EXERCISE: Repeat the lines of the data that follow, please, starting at the first and stopping after the one with "self.slab(*self.front_and_back(outline))".

DATASET EXTRACT:
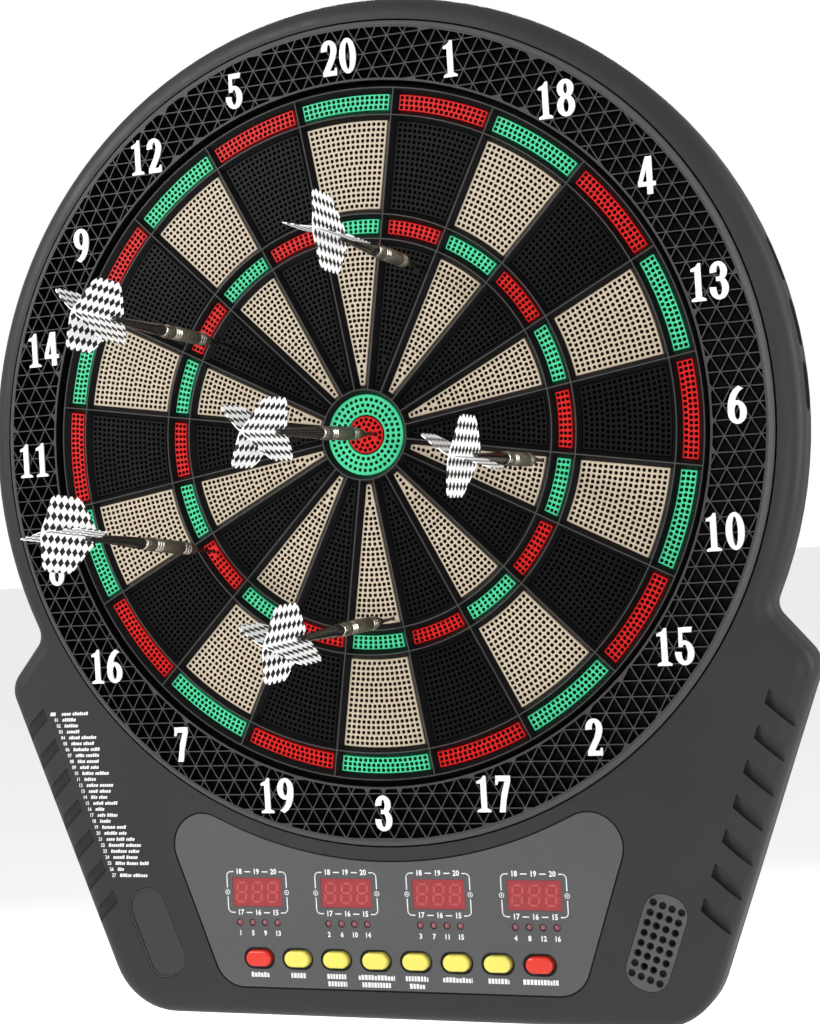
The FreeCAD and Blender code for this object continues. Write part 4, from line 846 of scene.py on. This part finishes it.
class Ink(Shape):
    """Thin raised figures on the plane at a given y."""

    def __init__(self, y):
        super().__init__()
        self.y = y

    def front_and_back(self, outline):
        return (self.loop(outline, self.y - INK_PROUD), self.loop(outline, self.y + INK_SUNK))

    def patch(self, outline):
        """Polygon of (x, z) points, in either direction."""
        if signed_area(outline) < 0:
            outline = outline[::-1]
        self.slab(*self.front_and_back(outline))

    def bar(self, left, right, low, high, slant=0.0):
        self.patch([(left, low), (right, low), (right + slant, high), (left + slant, high)])

    def line(self, points, width):
        """A stroke whose pieces overrun each other a little at the joints."""
        overrun = 0.1
        for (ax, az), (bx, bz) in zip(points[:-1], points[1:]):
            dx, dz = bx - ax, bz - az
            length = math.hypot(dx, dz)
            side_x, side_z = -dz / length * width / 2, dx / length * width / 2
            end_x, end_z = dx / length * width * overrun, dz / length * width * overrun
            self.patch([(ax + side_x - end_x, az + side_z - end_z),
                        (ax - side_x - end_x, az - side_z - end_z),
                        (bx - side_x + end_x, bz - side_z + end_z),
                        (bx + side_x + end_x, bz + side_z + end_z)])

    def text(self, body, x, z, height, bold):
        """Centred text; bold is the outward offset of the letter outlines."""
        size_per_height, narrowing = 1.37, 0.92
        curve = bpy.data.curves.new("t", "FONT")
        curve.body = body
        curve.size = height * size_per_height
        curve.align_x = "CENTER"
        curve.align_y = "CENTER"
        curve.offset = bold
        curve.resolution_u = 2
        obj = bpy.data.objects.new("t", curve)
        scene.collection.objects.link(obj)
        bpy.context.view_layer.update()
        mesh = obj.evaluated_get(bpy.context.evaluated_depsgraph_get()).to_mesh()
        flat = [(vertex.co.x, vertex.co.y) for vertex in mesh.vertices]
        front, back = self.front_and_back([(x + u * narrowing, z + v) for u, v in flat])
        edges = {}
        for polygon in mesh.polygons:
            corners = list(polygon.vertices)
            if signed_area([flat[i] for i in corners]) < 0:
                corners = corners[::-1]
            self.face([front[i] for i in corners])
            self.face([back[i] for i in corners][::-1])
            edges.update(dict.fromkeys(zip(corners, corners[1:] + corners[:1])))
        # sides stand only on the edges that belong to one polygon
        for i, j in edges:
            if (j, i) not in edges:
                self.face([front[j], front[i], back[i], back[j]])
        bpy.data.objects.remove(obj)
        bpy.data.curves.remove(curve)

    def finish(self, name, material):
        obj = self.build(name, [material])
        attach(obj, "board")


WINDOW_PITCH = 49.6
WINDOW_XS = [(i - 1.5) * WINDOW_PITCH for i in range(4)]
WINDOW_Z = -229.2
FRAME_HALF_WIDTH, FRAME_HALF_HEIGHT = 33.4 / 2, 20.9 / 2
FRAME_CORNER_R = 2.2
FRAME_LINE = 0.55
FRAME_SIDE_START = 12.9     # the corner strokes start this far from the window's centre line
BULL_MARK_GAP = 2.3         # half the opening around a bull mark
LABEL_PITCH = 9.8
LABELS = [("18", "17"), ("19", "16"), ("20", "15")]     # above, below
DASH_HALF = 1.7
LED_OFFSETS = [-10.6, -3.5, 3.5, 10.6]
LED_LABEL_Z = -250.2
LABEL_BOLD = 0.12
# x of a button, widths of the words below it
BUTTON_WORDS = [
    (-75.2, [10.0]), (-53.7, [8.2]), (-32.3, [11.0, 10.4]), (-10.8, [19.6, 16.0]),
    (10.8, [12.0, 8.0]), (32.3, [15.4]), (53.7, [10.8]), (75.2, [18.0])]
BUTTON_WORD_Z, BUTTON_LINE_PITCH = -271.3, 3.7


def print_frame(ink, x):
    """Rounded frame of strokes around a window, open at the labels and bull marks."""
    for side in (-1, 1):
        edge_x = x + side * FRAME_HALF_WIDTH
        for up in (-1, 1):
            edge_z = WINDOW_Z + up * FRAME_HALF_HEIGHT
            arc = []
            for i in range(7):
                angle = i * math.pi / 12
                arc.append((edge_x - side * FRAME_CORNER_R * (1 - math.sin(angle)),
                            edge_z - up * FRAME_CORNER_R * (1 - math.cos(angle))))
            ink.line([(x + side * FRAME_SIDE_START, edge_z)] + arc
                     + [(edge_x, WINDOW_Z + up * BULL_MARK_GAP)], FRAME_LINE)
    for up in (-1, 1):
        edge_z = WINDOW_Z + up * FRAME_HALF_HEIGHT
        for side in (-1, 1):
            dash_x = x + side * LABEL_PITCH / 2
            ink.bar(dash_x - DASH_HALF, dash_x + DASH_HALF,
                    edge_z - FRAME_LINE / 2, edge_z + FRAME_LINE / 2)


def print_bull_mark(ink, x, z):
    """A small ring with a dot."""
    ring_r, ring_line, dot_r = 1.15, 0.42, 0.42
    ink.line([(x + ring_r * math.cos(i * math.pi / 8), z + ring_r * math.sin(i * math.pi / 8))
              for i in range(17)], ring_line)
    ink.patch(([(x + dot_r * math.cos(i * math.pi / 4), z + dot_r * math.sin(i * math.pi / 4))
                for i in range(8)]))


def print_window_legend(ink, index, x):
    print_frame(ink, x)
    for j, (above, below) in enumerate(LABELS):
        label_x = x + (j - 1) * LABEL_PITCH
        for label, up in ((above, 1), (below, -1)):
            ink.text(label, label_x, WINDOW_Z + up * FRAME_HALF_HEIGHT,
                     height=2.75, bold=LABEL_BOLD)
    for side in (-1, 1):
        print_bull_mark(ink, x + side * FRAME_HALF_WIDTH, WINDOW_Z)
    for j, offset in enumerate(LED_OFFSETS):
        ink.text(str(index + 1 + len(WINDOW_XS) * j), x + offset, LED_LABEL_Z,
                 height=2.6, bold=LABEL_BOLD)


def print_button_word(ink, x, z, width):
    """A row of word-like blocks."""
    letter_gap, tall, short = 0.42, 1.25, 0.85
    left, right = x - width / 2, x + width / 2
    while left < right - 0.3:
        letter = min(1.0 + 0.5 * rng.random(), right - left)
        top = tall if rng.random() < 0.75 else short
        ink.bar(left, left + letter, z - tall, z + top)
        left += letter + letter_gap


def print_panel():
    ink = Ink(PANEL_Y)
    for index, x in enumerate(WINDOW_XS):
        print_window_legend(ink, index, x)
    for x, widths in BUTTON_WORDS:
        for line, width in enumerate(widths):
            print_button_word(ink, x, BUTTON_WORD_Z - line * BUTTON_LINE_PITCH, width)
    ink.finish("panel_print", "print_white")


def print_list_row(ink, row, x, z):
    """A number, or a block in the top row, and one to three word-like runs of blocks."""
    half_height = 0.95
    letter_gap, word_gap = 0.26, 0.9
    if row > 0:
        ink.text("%02d" % row, x + 3.1, z, height=1.9, bold=0.07)
        left = x + 6.6
    else:
        x += 0.5
        ink.bar(x, x + 3.2, z - half_height, z + half_height, slant=0.4)
        left = x + 7.0
    for _ in range(rng.choice((1, 2, 2, 3))):
        end = left + rng.uniform(3.6, 8.4)
        while left < end:
            letter = rng.uniform(0.75, 1.35)
            top = half_height if rng.random() < 0.4 else half_height * 0.62
            ink.bar(left, left + letter, z - half_height * 0.85, z + top, slant=0.35)
            left += letter + letter_gap
        left += word_gap


def print_list():
    """Numbered list down the left foot; each row starts further right."""
    ink = Ink(CASE_Y)
    for row in range(28):
        print_list_row(ink, row, x=-191.0 + row * 1.13, z=-135.6 - row * 3.17)
    ink.finish("list_print", "print_white")


def print_digit(ink, x, z):
    """An unlit seven-segment digit, leaning right."""
    wide, high, slant = 2.5, 4.9, 0.10      # half sizes between stroke centres; lean
    half = 1.15 / 2                         # of a stroke's thickness
    tip, shoulder = 0.5, 0.95               # how far a stroke's ends are held back

    def stroke(points):
        ink.patch([(x + u + v * slant, z + v) for u, v in points])

    for level in (-high, 0.0, high):
        stroke([(-wide + tip, level), (-wide + shoulder, level - half),
                (wide - shoulder, level - half), (wide - tip, level),
                (wide - shoulder, level + half), (-wide + shoulder, level + half)])
    taper = shoulder - tip
    for side in (-wide, wide):
        out = half if side > 0 else -half
        for low, top in ((-high + tip, -tip), (tip, high - tip)):
            stroke([(side, low), (side + half, low + taper), (side + half, top - taper),
                    (side, top), (side - half, top - taper), (side - half, low + taper)])


def print_digits():
    """Three digits behind each window."""
    digit_pitch = 8.7
    ink = Ink(DIGITS_Y)
    for x in WINDOW_XS:
        for j in range(3):
            print_digit(ink, x + (j - 1) * digit_pitch, WINDOW_Z)
    ink.finish("window_digits", "window_segments")


print_panel()
print_list()
print_digits()


# ---------------------------------------------------------------------------
# floor, world, lights, camera
# ---------------------------------------------------------------------------
def build_floor():
    half, z = 30.0, -0.75   # metres
    mesh = bpy.data.meshes.new("floor")
    mesh.from_pydata([(-half, -half, z), (half, -half, z), (half, half, z), (-half, half, z)],
                     [], [(0, 1, 2, 3)])
    floor = bpy.data.objects.new("floor", mesh)
    scene.collection.objects.link(floor)
    look = Surface("floor_pale")
    clouds = look.noise(look.coords(), scale=3.0)
    base = look.mix(clouds, (0.80, 0.80, 0.80), (0.84, 0.84, 0.84))
    # the floor is lifted towards white for the camera only
    seen = look.node("LightPath").outputs["Is Camera Ray"]
    look.shade({"Base Color": base, "Roughness": 0.85, "Specular IOR Level": 0.2,
                "Emission Color": (1, 1, 1),
                "Emission Strength": look.math("MULTIPLY", seen, 0.50)})
    mesh.materials.append(look.material)


def build_world():
    """White all round: dimmer as a light than as the backdrop the camera sees."""
    light_strength, backdrop_strength = 0.41, 1.0
    world = bpy.data.worlds.new("studio")
    scene.world = world
    world.use_nodes = True
    sky = Nodes(world.node_tree)
    output = sky.node("OutputWorld")
    seen = sky.node("LightPath").outputs["Is Camera Ray"]
    light, backdrop = (sky.node("Background", {0: (1, 1, 1), 1: strength}).outputs[0]
                       for strength in (light_strength, backdrop_strength))
    mixed = sky.node("MixShader", {0: seen, 1: light, 2: backdrop})
    sky.feed(output.inputs[0], mixed.outputs[0])


def area_light(name, place, target, size, power, height=None):
    """Square light, or a rectangle when it has a height; metres and watts."""
    light = bpy.data.lights.new(name, "AREA")
    light.energy = power
    light.size = size
    if height:
        light.shape = "RECTANGLE"
        light.size_y = height
    obj = bpy.data.objects.new(name, light)
    obj.location = place
    aim = Vector(target) - Vector(place)
    obj.rotation_euler = aim.to_track_quat("-Z", "Y").to_euler()
    scene.collection.objects.link(obj)


def build_lights():
    middle = (0, 0, -0.02)
    area_light("key", place=(-1.75, -1.85, 1.15), target=middle, size=1.0, power=59.0)
    area_light("fill", place=(1.5, -2.3, -0.3), target=middle, size=1.2, power=23.0)
    area_light("side", place=(1.7, 0.30, 0.3), target=(0.1, 0, 0), size=0.4, power=18.0,
               height=1.6)
    area_light("left", place=(-1.6, 0.35, 0.2), target=(-0.1, 0, 0), size=0.4, power=0.8,
               height=1.4)
    area_light("behind", place=(-0.7, 2.2, 0.9), target=middle, size=0.9, power=40.0)


def build_camera():
    """In front of the board and to its right, turned a little about the line of sight."""
    yaw, elevation, roll = (math.radians(a) for a in (21.206281, -0.419052, -3.462144))
    distance, shift_right, shift_up = 981.367922, 22.150296, -38.575297
    camera = bpy.data.cameras.new("camera")
    camera.sensor_fit = "VERTICAL"
    camera.sensor_height = 24.0
    camera.lens = 46.0001953
    camera.clip_start = 0.01
    camera.clip_end = 100.0
    obj = bpy.data.objects.new("camera", camera)
    back = Vector((math.sin(yaw) * math.cos(elevation), -math.cos(yaw) * math.cos(elevation),
                   math.sin(elevation)))
    level_right = Vector((math.cos(yaw), math.sin(yaw), 0.0))
    level_up = back.cross(level_right)
    right = math.cos(roll) * level_right + math.sin(roll) * level_up
    up = -math.sin(roll) * level_right + math.cos(roll) * level_up
    place = (back * distance + right * shift_right + up * shift_up) * MM
    obj.matrix_world = Matrix((*zip(right, up, back, place), (0, 0, 0, 1)))
    scene.collection.objects.link(obj)
    scene.camera = obj


build_floor()
build_world()
build_lights()
build_camera()
scene.view_settings.view_transform = "Standard"
scene.view_settings.look = "None"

SOLUTION TO THIS TASK:
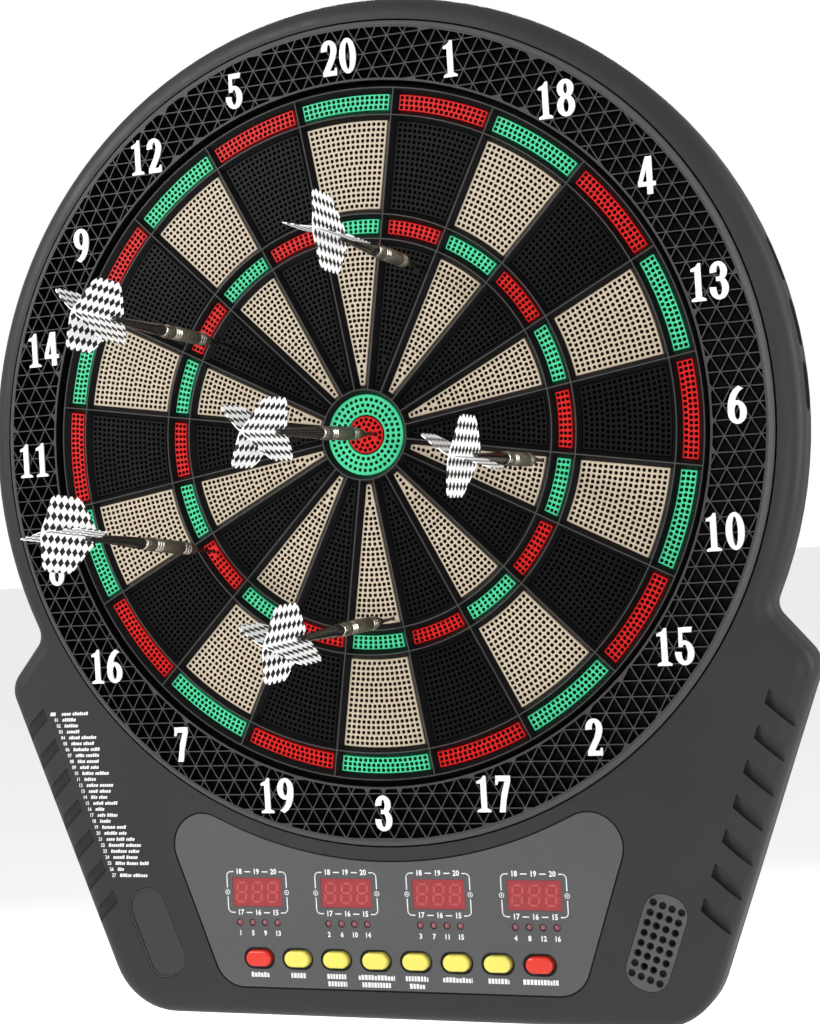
The FreeCAD and Blender code for this object continues. Write part 4, from line 846 of scene.py on. This part finishes it.
class Ink(Shape):
    """Thin raised figures on the plane at a given y."""

    def __init__(self, y):
        super().__init__()
        self.y = y

    def front_and_back(self, outline):
        return (self.loop(outline, self.y - INK_PROUD), self.loop(outline, self.y + INK_SUNK))

    def patch(self, outline):
        """Polygon of (x, z) points, in either direction."""
        if signed_area(outline) < 0:
            outline = outline[::-1]
        self.slab(*self.front_and_back(outline))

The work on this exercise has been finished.